- TASK
Reply with the count of lines holding "parts", nothing more.

---

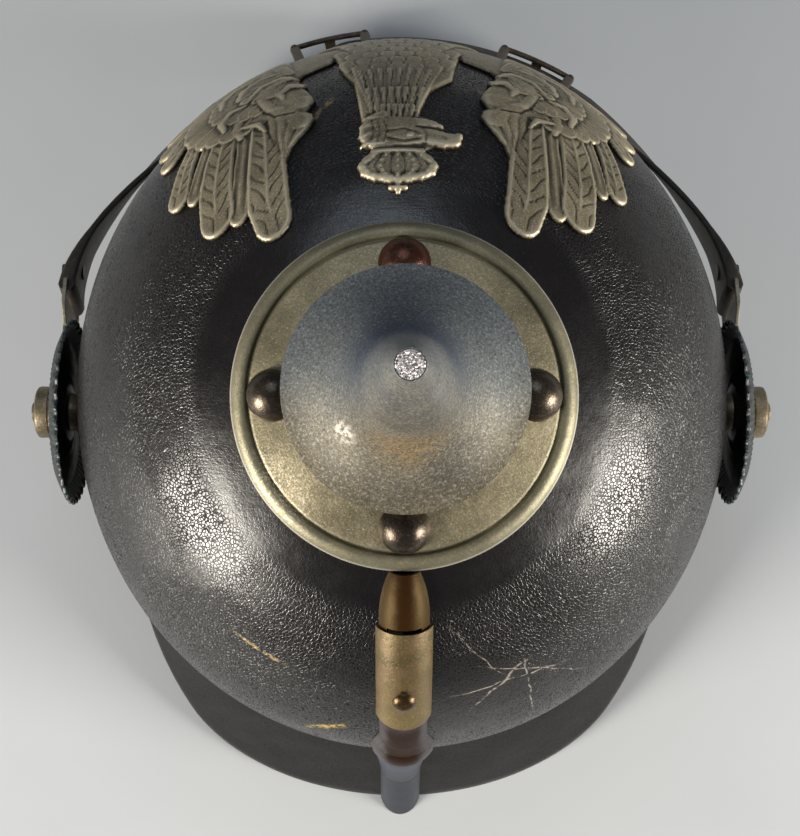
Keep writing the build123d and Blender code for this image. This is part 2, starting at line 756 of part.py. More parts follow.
def spine_pin(angle):
    """A pin that holds the spine, with its two legs bent flat inside the skull."""
    inside = on_rear(angle, -SKULL_LEATHER)
    plane = Plane(
        origin=(0, inside[0], inside[1]),
        x_dir=(1, 0, 0),
        z_dir=(0, sin(radians(angle)), cos(radians(angle))),
    )
    legs = plane * Box(
        2 * PRONG_LENGTH,
        2 * PRONG_THICKNESS,
        PRONG_THICKNESS,
        align=(Align.CENTER, Align.CENTER, Align.MAX),
    )
    return (legs & INNER_FORM) + spine_pin_shank(angle)


SLIDE_BASE = SLIDE_CLEARANCE + SLIDE_SHEET
SLIDE_TOP_ANGLE = VENT_START_ANGLE + degrees(SLIDE_OPENING / SHOULDER_RADIUS)
SLIDE_ANGLE = degrees(SLIDE_LENGTH / SHOULDER_RADIUS)
SLIDE_KNOB_ANGLE = SLIDE_TOP_ANGLE + SLIDE_ANGLE - degrees(SLIDE_KNOB_END / SHOULDER_RADIUS)


def slide_arch(grow):
    """The round-backed line that lies this far outside the spine."""
    half = SPINE_WIDTH / 2 + grow
    return [(-half, SLIDE_CLEARANCE), (0, SPINE_HEIGHT + grow), (half, SLIDE_CLEARANCE)]


def vent_slide():
    """The curved sheet cover that slides down the spine and opens the vent."""
    outer = slide_arch(SLIDE_BASE)
    inner = slide_arch(SLIDE_CLEARANCE)
    place = on_rear(SLIDE_TOP_ANGLE)
    plane = Plane(
        origin=(0, place[0], place[1]),
        x_dir=(1, 0, 0),
        z_dir=(0, -cos(radians(SLIDE_TOP_ANGLE)), sin(radians(SLIDE_TOP_ANGLE))),
    )
    section = plane * face_of(
        ThreePointArc(*outer),
        Line(outer[2], inner[2]),
        ThreePointArc(*inner),
        Line(inner[0], outer[0]),
    )
    return revolve(section, axis=SHOULDER_AXIS, revolution_arc=SLIDE_ANGLE)


def vent_slide_knob():
    """The small round knob riveted to the cover."""
    foot = on_rear(SLIDE_KNOB_ANGLE, SPINE_HEIGHT + SLIDE_CLEARANCE + SLIDE_SHEET / 2)
    plane = Plane(
        origin=(0, foot[0], foot[1]),
        z_dir=(0, sin(radians(SLIDE_KNOB_ANGLE)), cos(radians(SLIDE_KNOB_ANGLE))),
    )
    stalk_height = SLIDE_SHEET / 2 + SLIDE_KNOB_STALK
    stalk = Cylinder(
        SLIDE_KNOB_STALK_RADIUS,
        stalk_height + SLIDE_KNOB_HEIGHT / 2,
        align=(Align.CENTER, Align.CENTER, Align.MIN),
    )
    head = face_of(
        ThreePointArc(
            (0, 0, SLIDE_KNOB_HEIGHT),
            (SLIDE_KNOB_RADIUS * sin(pi / 4), 0, SLIDE_KNOB_HEIGHT * (1 + sin(pi / 4)) / 2),
            (SLIDE_KNOB_RADIUS, 0, SLIDE_KNOB_HEIGHT / 2),
        ),
        Polyline(
            (SLIDE_KNOB_RADIUS, 0, SLIDE_KNOB_HEIGHT / 2),
            (SLIDE_KNOB_RADIUS * sin(pi / 4), 0, 0),
            (0, 0, 0),
            (0, 0, SLIDE_KNOB_HEIGHT),
        ),
    )
    ball = Pos(0, 0, stalk_height) * revolve(head, axis=Axis.Z)
    return plane * (stalk + ball) - vent_slide()


# Side posts and cockades


SKULL_SIDE = OVAL_SHARE * sqrt(skull_radius(POST_HEIGHT) ** 2 - SKULL_FORWARD**2)
COCKADE_PLACE = SKULL_SIDE + POST_STANDOFF
STRAP_END_PLACE = COCKADE_PLACE + COCKADE_CROWN + COCKADE_SHEET + SIDE_CLEARANCE
KNOB_PLACE = STRAP_END_PLACE + STRAP_END_SHEET + SIDE_CLEARANCE


def side_place(side, out):
    """The plane across a side post at a distance from the helmet's middle."""
    return Plane(origin=(side * out, 0, POST_HEIGHT), x_dir=(0, 1, 0), z_dir=(side, 0, 0))


def post_shank(side, radius):
    """The post's threaded shank through the leather."""
    reach = POST_FLANGE / 2 + SKULL_LEATHER + POST_NUT_THICKNESS + POST_SHANK_END
    return side_place(side, SKULL_SIDE + POST_FLANGE / 2) * Cylinder(
        radius, reach, align=(Align.CENTER, Align.CENTER, Align.MAX)
    )


def side_post(side):
    """The turned post with its foot flange, shoulder, neck and knob."""
    knob_end = KNOB_PLACE + POST_KNOB_LENGTH
    rounded = knob_end - POST_KNOB_ROUND
    inside = SKULL_SIDE - OVERRUN / 2
    body = ring_of(
        (0, inside),
        (POST_FLANGE_RADIUS, inside),
        (POST_FLANGE_RADIUS, SKULL_SIDE + POST_FLANGE),
        (POST_SHOULDER_RADIUS, SKULL_SIDE + POST_FLANGE),
        (POST_SHOULDER_RADIUS, COCKADE_PLACE),
        (POST_NECK_RADIUS, COCKADE_PLACE),
        (POST_NECK_RADIUS, KNOB_PLACE),
        (POST_KNOB_RADIUS, KNOB_PLACE),
        (POST_KNOB_RADIUS, rounded),
        (POST_KNOB_RADIUS - POST_KNOB_ROUND, knob_end),
        (POST_NUB_RADIUS, knob_end),
        (POST_NUB_RADIUS - POST_KNOB_ROUND, knob_end + POST_NUB_HEIGHT),
        (0, knob_end + POST_NUB_HEIGHT),
    )
    return side_place(side, 0) * body - SKULL_FORM + post_shank(side, POST_SHANK_RADIUS)


def post_nut(side):
    """The round nut inside the skull."""
    nut = side_place(side, SKULL_SIDE - SKULL_LEATHER) * Cylinder(
        POST_NUT_RADIUS, 2 * POST_NUT_THICKNESS
    )
    return (nut & INNER_FORM) - post_shank(side, POST_SHANK_RADIUS)


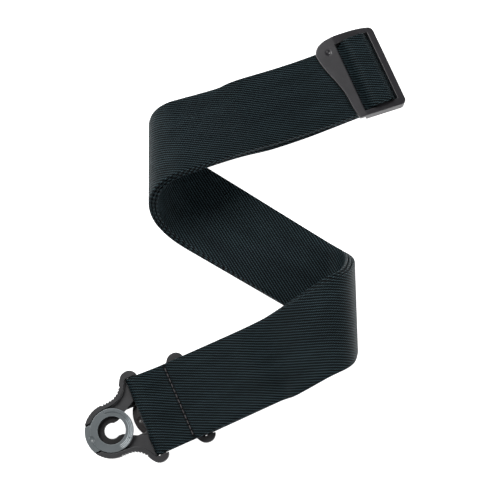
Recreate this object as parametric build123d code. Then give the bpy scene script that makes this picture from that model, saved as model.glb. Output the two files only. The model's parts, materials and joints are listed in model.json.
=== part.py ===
from build123d import *

import math
import os

import numpy as np

# Guitar strap, folded in a loose Z: a 50 mm webbing band with a locking end at each button and a
# three-bar adjuster. All sizes in mm. X runs left to right, Y away, Z up, the ground is at Z = 0.

# ---- webbing
WEB_W = 50.0  # width of the band
WEB_T = 1.8  # thickness of the band
LAYER = 2.15  # centre to centre of stacked layers
EDGES = np.array([-WEB_W / 2, WEB_W / 2])

# ---- where the folded band lies: the middle run, then a loop at each end of it
MID_POINT = (25.13, -17.43)
MID_ANGLE = -32.65  # direction of the middle run, towards the right loop
MID_HEIGHT = WEB_T / 2 + 0.1 + 2 * LAYER  # centre of the innermost layer on the middle run
SPREAD = 0.018  # outer layers drift sideways by this share of the length
LEVEL = 65.0  # length over which a run levels out behind its loop
SKEW = -0.56  # cross lines lean this much along the band, to lie along the loops' axes

# reach: from MID_POINT to the loop's reference line; axis: direction of the line it rolls about;
# start, turn: where rolling starts and how much length it takes; flare: growth of the turn along
# the axis; lean, rest: slope of the run just behind the loop, and at its end; peak: 1 bends most
# at mid-turn, below 0 bends most at both ends of the turn
LOOP_LEFT = dict(side=-1, reach=76.8, axis=86.2, start=5.0, turn=59.3, flare=-0.416,
                 lean=0.21, rest=0.10, peak=-0.3)
LOOP_RIGHT = dict(side=1, reach=80.1, axis=87.0, start=-40.5, turn=52.4, flare=0.208,
                  lean=0.41, rest=0.05, peak=-0.9)

# ---- locking ends
LOCK_A = (-85.37, -124.61)  # centre of the ring of the upper lock
LOCK_ANGLE = 24.0  # direction from the ring to the webbing bar
LOCK_PITCH = 30.8  # the lower lock sits this much further along
LOCK_A_Z = 8.8  # underside of the upper lock, which rests on the lower one
LOCK_B_Z = 0.0
HEAD_R = 16.9  # outside of the round head
RING_R = 13.4  # outside of the sliding ring
RING_HOLE_R = 8.6  # passes the head of a strap button
NECK_R = 4.85  # inside of the jaw, holds the neck of a strap button
TAB_W = 16.6  # width of the thumb tab
TAB_GAP_Y = 9.4  # half of the gap in the rim that the tab slides in
TRAVEL = 4.5  # travel of the slider
RIM_W = 3.1  # width of the raised rim
JAW_R = 9.6  # outside of the jaw plate
BUTTON_R = 8.6  # keyhole in the back plate, passes the head of a strap button
WINDOW_X = 19.1  # where the window for the webbing starts
SPRING_X0, SPRING_X1 = -6.0, 8.0  # the return springs' seats
SPRING_Y, SPRING_Z = 11.6, 2.55
SPRING_R, SPRING_WIRE, SPRING_TURNS = 1.0, 0.16, 9
LUG_T = 1.2  # thickness of the arms that carry the slider's spring lugs
NOTCHES, NOTCH_PITCH, NOTCH_R = 9, 1.9, 0.72  # grip notches along the outside of each arm
BACK_T = 1.2
PAD_Z = 4.4  # top of the recessed pads
RIM_Z = 7.0  # top of the raised rim
RING_Z0, RING_Z1 = 4.7, 7.4
RIDGE_Z = 8.1
BAR_X, BAR_Z, BAR_R = 23.5, 4.2, 1.9  # webbing bar
EAR_Y = 25.8  # inside of the ears
SEAM_X = 44.5  # stitching that closes the webbing's end round the upper lock's bar
WRAP_R = BAR_R + 0.35 + WEB_T / 2
THREAD = 0.6
STITCHES, STITCH_PITCH, STITCH_LENGTH = 13, 3.5, 2.9

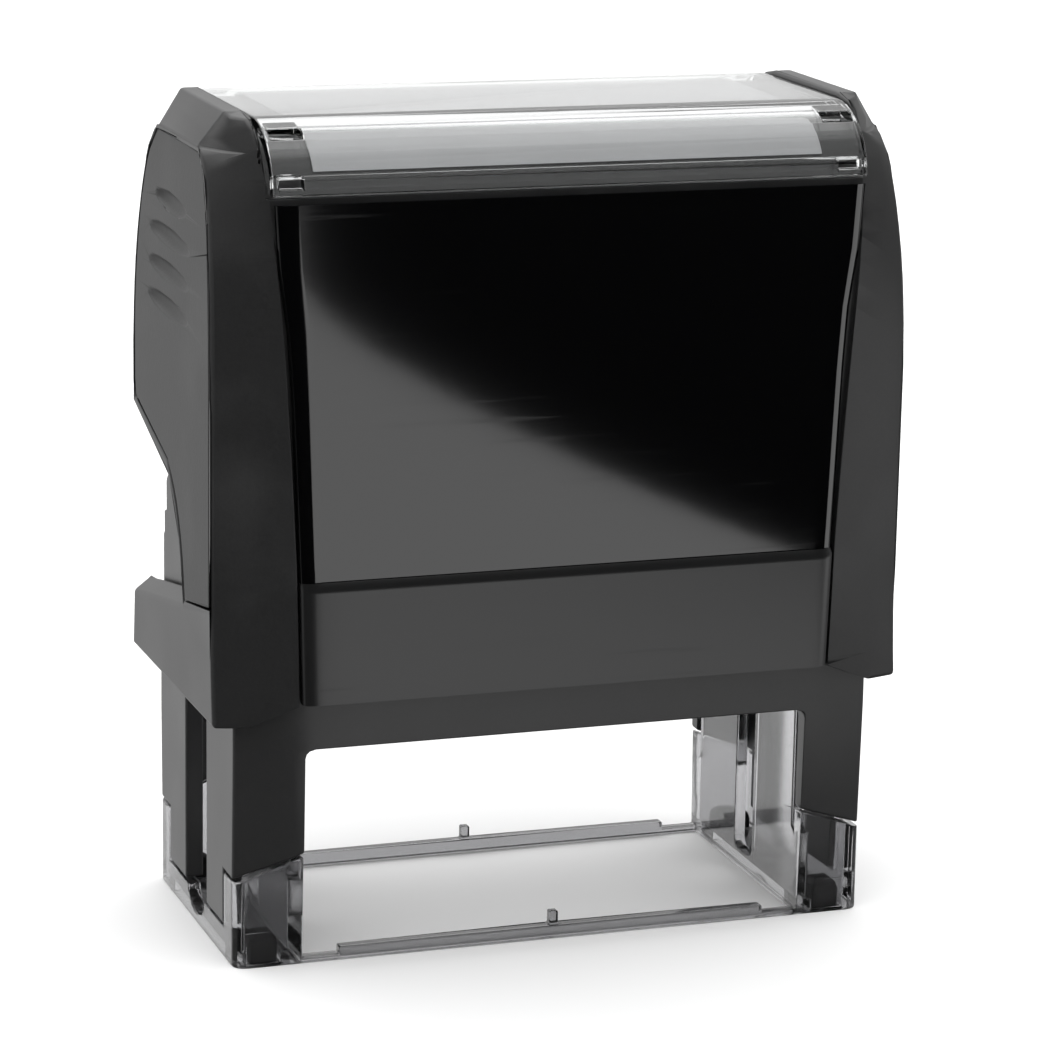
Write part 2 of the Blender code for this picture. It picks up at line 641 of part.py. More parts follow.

---

- THE SOLUTION
3